Media reports that political parties are now in full throttle campaigns in preparation for elections must have sent shivers down the spines of many.

The word campaign brings to many horrific images that include broken limbs, displacements, intimidation, rape, torture, detention and victimisation.

Zimbabwe, since 1980, has never experienced peaceful polls. Clueless politicians, particularly from Zanu PF and with the help of partisan security forces, have perfected the art of forcing themselves onto the people through violence.

The situation is compounded by the slow pace at which reforms for setting conditions for free and fair polls are moving.

The deliberate resistance by politicians — particularly those in Zanu PF, who want to maintain the status quo for their advantage — to implement reforms, is a sure sign that the election period will just be a replica of the past experiences where violence ruled the roost.

We have seen people engaging in violent activities with impunity and this should be taken as an omen for things to come during the campaign period.

What makes the situation more frightening is that politicians whose parties instigate violence against their opponents preach peace by day and violence by night.

The recent “peace pact” by the two MDCs and President Robert Mugabe’s Zanu PF should be hardly viewed as genuine in light of previous experiences where the President himself preaches peace while thugs from his party would be busy bashing the daylights out of their political opponents.

And to make matters worse, no place is sacred to their thuggery, including Parliament. If such things occur at places like Parliament Building, what more in Mbare, Mabvuku or St Mary’s during a campaign period?

Throw in a partisan police force into the equation and you have a cocktail for disaster. We have already seen that political instability is gradually on the rise and the police are becoming more and more partisan. So, to hear that political parties are stepping a gear up in their campaign is the saddest news every Zimbabwean would want to hear.

It is like hearing that the monsters are back again.
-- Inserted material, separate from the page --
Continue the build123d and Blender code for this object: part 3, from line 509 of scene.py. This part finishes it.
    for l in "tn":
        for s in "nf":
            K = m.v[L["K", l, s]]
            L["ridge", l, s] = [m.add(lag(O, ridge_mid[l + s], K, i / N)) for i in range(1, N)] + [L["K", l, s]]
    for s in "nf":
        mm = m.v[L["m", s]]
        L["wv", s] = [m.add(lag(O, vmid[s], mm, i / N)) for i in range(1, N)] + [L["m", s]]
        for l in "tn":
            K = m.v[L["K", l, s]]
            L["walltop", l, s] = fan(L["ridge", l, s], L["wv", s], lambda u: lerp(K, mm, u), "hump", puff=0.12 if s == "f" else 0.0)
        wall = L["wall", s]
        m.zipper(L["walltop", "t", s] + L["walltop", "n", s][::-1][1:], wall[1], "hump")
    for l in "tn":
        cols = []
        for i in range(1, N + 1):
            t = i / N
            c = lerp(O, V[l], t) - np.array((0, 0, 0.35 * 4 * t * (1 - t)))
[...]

And the political monsters are keenly throwing spanners into the works for reforms that would ensure free and fair polls for political survival.

Election periods in this country bring out the worst in our politicians and the majority hate these periods like a plague. We get the sense that because of the lack of reforms, political parties are gearing themselves not for peace, but for violence and dispute.
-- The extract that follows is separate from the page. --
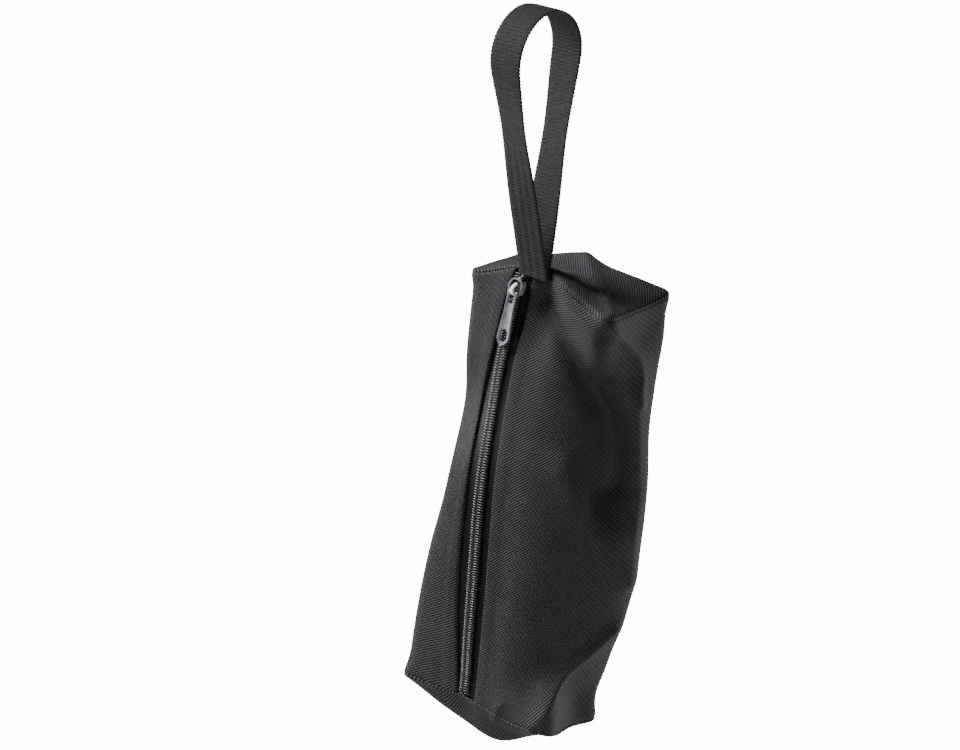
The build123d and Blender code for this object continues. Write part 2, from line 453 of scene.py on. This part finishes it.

It is hard to imagine that elections held under the current conditions can be peaceful, and wide of dispute. It is also hard to imagine that if Zanu PF lose they will accept defeat.

If they refused to accept defeat before, what makes the nation confident that they will accept defeat in future? The majority therefore would rather suffer under the current conditions than to go through another turbulent election period that will make them lose limb and life.

Election talk only benefits politicians as they find it as a means to massage their egos. What we need in this country is peace first and elections last.